Languages such as OCaml are moving away from operator overloading for especially this reason: it’s confusing. More specifically, + can only be used to sum two integers, and +. can only be used to sum two floats. For example, the expression 3 + 1.0 is illegal; the appropriate expression is 3.0 +. 1.0. Annoying, you say? Well, for sums of literals, sure. But it’s extremely nice to know immediately that in a + b, a and b are integers, while in c +. d, c and d are floats.

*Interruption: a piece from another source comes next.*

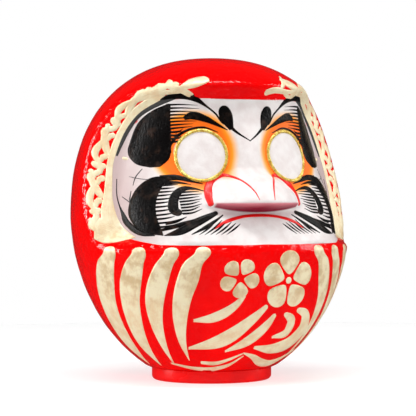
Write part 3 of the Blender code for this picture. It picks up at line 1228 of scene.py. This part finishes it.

But then I’m not calling for an overhaul of mathematical notation; what we lose in clarity we gain in generality. If for every new mathematical object that needed an addition operation, we required the inventor to define a new, unused symbol (that hopefully looks somewhat like $+$ ), we’d run out of symbols pretty quickly. And to avoid absolutely any overloading, we’d need some authority to define a global registry of which symbol is reserved by which mathematical object (a la IANA for internet numbers such as ports). This becomes impractical fast. The advantage that programming languages have over math is that the number of built-in types that need operators is finite and known at language-design time, and therefore the language designer can afford to carefully choose different but similar symbols for analogous operators (such as + and +.). Yet, there isn’t even consensus as to whether operator overloading is a good thing or a bad thing in the programming language community. Some languages such as C++ allow operator overloading on user-defined types, which are by definition not known at language-design time. These languages are bound to run into the same problems as math. All in all, for math and programming languages alike, if you want the generality, you lose the clarity.